I want to make a few observations about things that I hope can be developed in Committee and on Report. Clause 5 deals with assistance for neighbourhood plans. I had hoped that it would be a little stronger and meatier. It simply requires local authorities to produce an explanation of what they will do to support neighbourhood planning. That is fine—there is nothing wrong with that at all—but I know local authorities,

and I suspect that the Department does too, that will write any number of plans and do absolutely nothing. What is needed is the ability for neighbourhoods—in some cases, hard-pressed neighbourhoods that do not have much money; in other cases, neighbourhoods that are small parishes that do not have much money—to get on with the job of neighbourhood planning. I do not think that anyone can expect the public purse to meet those costs, so we need to examine the proposal introduced by the National Association of Local Councils for more of the community infrastructure levy to be devoted to neighbourhood plans, at least when they introduce local development orders, which are extremely effective. We should also look at the possibility of a loan arrangement, in which money from the community infrastructure levy for a neighbourhood plan is used to repay or defray the costs of engaging in the exercise.

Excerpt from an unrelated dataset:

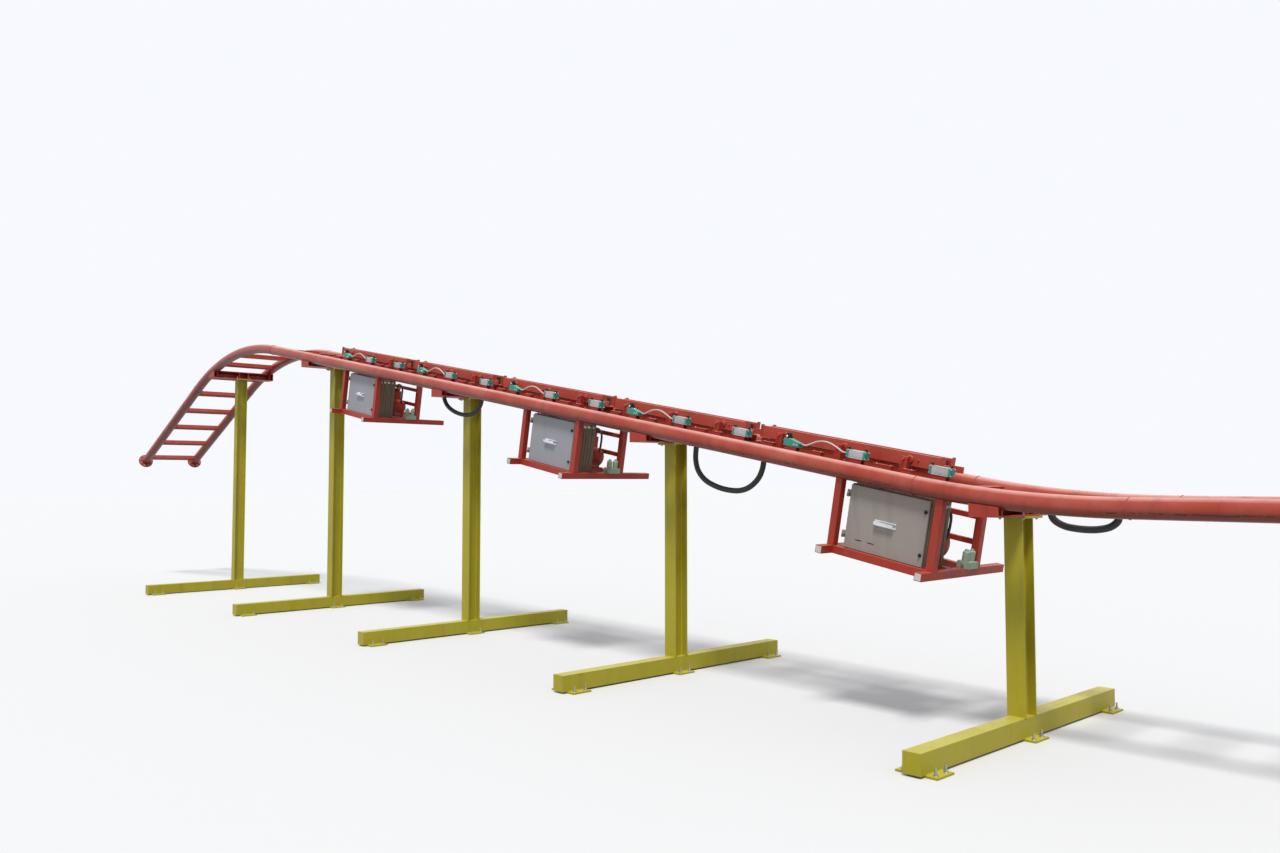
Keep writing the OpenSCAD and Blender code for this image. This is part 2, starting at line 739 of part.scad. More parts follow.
module at_hinges() {
    for (side = [-1, 1]) translate([hinge_axis_x, hinge_axis_y, cabinet_mid_z + side * hinge_z]) children();
}

module cabinet(i) {
    color(paint_brown) on_track(cradle_d(i)) {
        translate([-cabinet_w / 2, cabinet_front, stand_z]) difference() {
            cube([cabinet_w, cabinet_d, cabinet_h]);
            translate([cabinet_wall, -cut, cabinet_wall])
                cube([cabinet_w - 2 * cabinet_wall, cabinet_d - cabinet_wall + cut,
                      cabinet_h - 2 * cabinet_wall]);
        }
        for (k = [1:rib_count])
            translate([cabinet_w / 2 - cut, rib_y(k) - rib_w / 2, stand_z + gland_drop / 2])
            cube([rib_proud + cut, rib_w, cabinet_h - 2 * gland_drop]);
        at_hinges() difference() {
            union() {
                cylinder(r = hinge_lug_r, h = hinge_lug_h, center = true);
                translate([-hinge_lug_r, 0, -hinge_lug_h / 2])
                    cube([2 * hinge_lug_r + cut, cabinet_front - hinge_axis_y + 30, hinge_lug_h]);
            }
            cylinder(r = hinge_pin_d / 2 + hinge_clearance, h = hinge_lug_h + 2 * cut, center = true);
        }
    }
}

// Only the lowest cabinet's door has vent slots
module door(i) {
    width = cabinet_w - 2 * door_border;
    height = cabinet_h - 2 * door_border;
    knuckle_z = hinge_lug_h / 2 + 1;
    color(paint_grey) on_track(cradle_d(i)) {
        translate([-width / 2, -door_face_y, cabinet_mid_z - height / 2]) difference() {
            cube([width, door_t, height]);
            translate([door_t, cabinet_wall, door_t])
                cube([width - 2 * door_t, door_t, height - 2 * door_t]);
            if (i == 1) for (x = VENT_XS) translate([width * x, -cut, vent_z])
                cube([vent_len, door_t + 2 * cut, vent_h]);
        }
        at_hinges() {
            translate([0, 0, -hinge_lug_h / 2 - 2])
                cylinder(d = hinge_pin_d, h = knuckle_z + hinge_lug_h / 2 + 3);
            translate([0, 0, knuckle_z]) cylinder(r = hinge_lug_r - 2, h = hinge_knuckle_h);
            translate([0, 0, knuckle_z]) cube([hinge_lug_r + door_border + cut, 9, hinge_knuckle_h]);
        }
    }
}

module handle(i) {
    color(steel) on_track(cradle_d(i)) translate([0, -door_face_y, cabinet_mid_z]) {
        translate([-handle_len / 2, -6, -handle_h / 2]) cube([handle_len, 6, handle_h]);
        translate([-handle_len / 2 + 20, -6, 0]) rotate([90, 0, 0]) cylinder(d = 24, h = 16);
        translate([-handle_len / 2 + 8, -34, -10]) cube([handle_len - 20, 14, 20]);
    }
}

// A tank with domed ends along X, centred
module tank(d, length, dome) {
    steps = 5;
    outline = [for (k = [0:steps]) let (a = 90 * k / steps) [d / 2 * sin(a), -length / 2 - dome * cos(a)]];
    rotate([0, 90, 0]) rotate_extrude()
        polygon(concat(outline, [for (k = [steps:-1:0]) [outline[k].x, -outline[k].y]]));
}

module air_receiver(i) {
    motor_z = receiver_z + receiver_d / 2 + motor_d / 2 - 10;
    color(paint_red) on_track(cradle_d(i)) translate([0, receiver_y, 0]) {
        translate([0, 0, receiver_z]) tank(receiver_d, receiver_len, receiver_dome);
        for (side = [-1, 1]) translate([side * receiver_len * 0.35 - 20, 0, 0]) {
            translate([0, -receiver_d / 2, stand_z]) cube([40, receiver_d, receiver_z - stand_z]);
            translate([0, cabinet_back + 5 - receiver_y, stand_z])
                cube([40, far_post_y - cabinet_back - 5, 10]);
        }
        translate([-motor_len / 2, 0, motor_z]) rotate([0, 90, 0]) {
            cylinder(d = motor_d, h = motor_len);
            for (k = [1:fin_count]) translate([0, 0, k * motor_len / (fin_count + 1) - fin_t / 2])
                cylinder(d = motor_d + 2 * fin_h, h = fin_t);
        }
        translate([motor_len / 2 - cut, -pump_head_d / 2, motor_z - motor_d / 2])
            cube([pump_head_d, pump_head_d, motor_d]);
        translate([motor_len / 2 + pump_head_d / 2 - cut, 0, motor_z + motor_d / 2 - cut]) {
            cylinder(d = pump_head_d - 2 * fin_h, h = 6 * fin_t);
            for (k = [1, 3, 5]) translate([0, 0, k * fin_t]) cylinder(d = pump_head_d, h = fin_t);
        }
    }
}

module cabinet_glands() {
    color(off_white) for (i = CRADLES) on_track(cradle_d(i))
        for (k = [1:gland_count])
            translate([cabinet_w / 2 + weld_gap, cabinet_front + k * cabinet_d / (gland_count + 1),
                       cabinet_top - gland_drop])
            rotate([0, 90, 0]) cylinder(d = gland_d, h = gland_len);
}

// Tabs on the near rail, each with the gland that holds one end of a cable loop
module cable_tabs() {
    color(black) for (spec = CABLE_LOOPS) on_track(spec[0]) for (x = [spec[1][0].x, -spec[1][0].x])
        translate([x, 0, 0]) {
            difference() {
                translate([-cable_gland_d / 2, -gauge / 2, -cable_tab_t / 2])
                    cube([cable_gland_d, gauge / 2 - cable_y + cable_gland_d / 2, cable_tab_t]);
                rail_room(2 * cable_gland_d);
            }
            translate([0, -cable_y, -cable_tab_t / 2 - cable_gland_len])
                cylinder(d = cable_gland_d, h = cable_gland_len + cut);
        }
}

module cable_loop(i) {
    spec = CABLE_LOOPS[i - 1];
    color(black) on_track(spec[0]) translate([0, -cable_y, 0]) tube(spec[1], cable_d);
}

rail(-1);  // near_rail
rail(1);  // far_rail
rail_flanges();
cross_ties();
saddles();
equipment_shelf();
for (i = SUPPORTS) support(i);
for (i = BRAKES) carrier(i);
for (i = BRAKES) jaw(i, -1);
for (i = BRAKES) jaw(i, 1);
cylinder_barrels();
cylinder_caps();
valve_bodies();
for (i = BRAKES) air_hose(i);
for (i = CRADLES) cradle(i);
for (i = CRADLES) cabinet(i);
for (i = CRADLES) door(i);
for (i = CRADLES) handle(i);
for (i = CRADLES) air_receiver(i);
cabinet_glands();
cable_tabs();
for (i = CRADLES) cable_loop(i);
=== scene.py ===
"""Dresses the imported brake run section: materials, bolts, welds, cables and small fittings.

Metres, in the row frame: X runs along the track downhill, Y towards the far rail, Z up.
"""
import math

import bmesh
import bpy
from mathutils import Matrix, Vector


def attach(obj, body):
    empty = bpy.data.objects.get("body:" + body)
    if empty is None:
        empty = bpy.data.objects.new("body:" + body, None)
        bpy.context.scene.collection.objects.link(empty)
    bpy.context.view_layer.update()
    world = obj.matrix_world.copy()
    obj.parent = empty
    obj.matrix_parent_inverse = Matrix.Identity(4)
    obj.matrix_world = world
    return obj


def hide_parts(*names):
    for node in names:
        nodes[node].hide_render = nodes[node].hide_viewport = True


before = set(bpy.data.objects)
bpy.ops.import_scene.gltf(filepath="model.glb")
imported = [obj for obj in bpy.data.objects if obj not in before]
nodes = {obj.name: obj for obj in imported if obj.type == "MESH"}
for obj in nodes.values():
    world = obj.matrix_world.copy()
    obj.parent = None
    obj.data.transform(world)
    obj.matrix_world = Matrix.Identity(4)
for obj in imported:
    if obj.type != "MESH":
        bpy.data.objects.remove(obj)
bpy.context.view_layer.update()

# The track's line, as in the part's source
SLOPE = math.radians(10.3)
ENTRY = math.radians(25.2)
LEVEL_Z = 1.66
LEVEL_END_X = 7.9
LEVEL_LEN = 1.37
PULL_OUT_R = 8.5
SLOPE_LEN = 11.2
CREST_R = 5.0
ENTRY_LEN = 2.84
GAUGE = 0.9
RAIL_R = 0.07
TIE_TOP = 0.03
SUPPORT_PITCH = 3.47

WELD_GAP = 0.0003
TIE_W = 0.08
TIE_PITCH = 0.65
TIE_BESIDE_SUPPORT = 0.3
TIE_END_MARGIN = 0.15

SUPPORTS = range(1, 6)
COLUMN_W, CREST_COLUMN_W, COLUMN_D = 0.14, 0.11, 0.165
BASE_W, BASE_TOP = 0.13, 0.155
FOOT_YS, FOOT_T = (-1.3, 0.0, 1.3), 0.015
ANCHOR_X, ANCHOR_Y = 0.23, 0.12
SUPPORT_DROP, CAP_T = 0.135, 0.015
SADDLE_PLATE = 0.012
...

It is not a simple exercise. In most neighbourhoods that I have visited up and down the country, and in my own constituency, hundreds of people get involved and it is quite a management exercise. Neighbourhoods can only do it if they employ one or two people who can put the vision up on the board, explain what is proposed, and go through the detailed process—the examination, the referendum and so on—which requires up-front funding. I hope that that can be looked at.

Finally, clauses 1 and 2 are long overdue. In retrospect, we should have introduced them right at the beginning, in the 2010 legislation. My hon. Friend the Member for Bromley and Chislehurst (Robert Neill) and I were both involved in that, and it is great to see weight being given to post-examination, as in clause 1, and it is absolutely right that post-referendum neighbourhood plans should go into local development plans even if the local authority does not, for one reason or another, complete the task of introducing them. That is an excellent provision in clause 2. However, my hon. Friend the Member for The Cotswolds (Geoffrey Clifton-Brown) made a point that is highly relevant. As the Secretary of State said, there are too many local authorities that have not yet introduced new-style local development plans. Unless the neighbourhood plan is couched in terms of a new-style local development plan with a proper strategic grip it is impossible to formulate the right kind of neighbourhood plan, which must conform to the strategic considerations of the local development plan. In some cases, I fear, local authorities have discovered that they can stymie the ability of neighbourhoods to produce neighbourhood plans simply by being recalcitrant about producing new-style development plans.

Given that, in clause 7, the Secretary of State is rightly taking powers to make regulations relating to pre-commencement conditions, I think he should at least consider the possibility of taking further powers to force local authorities to produce new-style local development plans, or else simply to allow a neighbourhood plan to stand in as the development plan for that neighbourhood, sui generis. Either would do, but I think that something must be done to address the problem raised by my hon. Friend.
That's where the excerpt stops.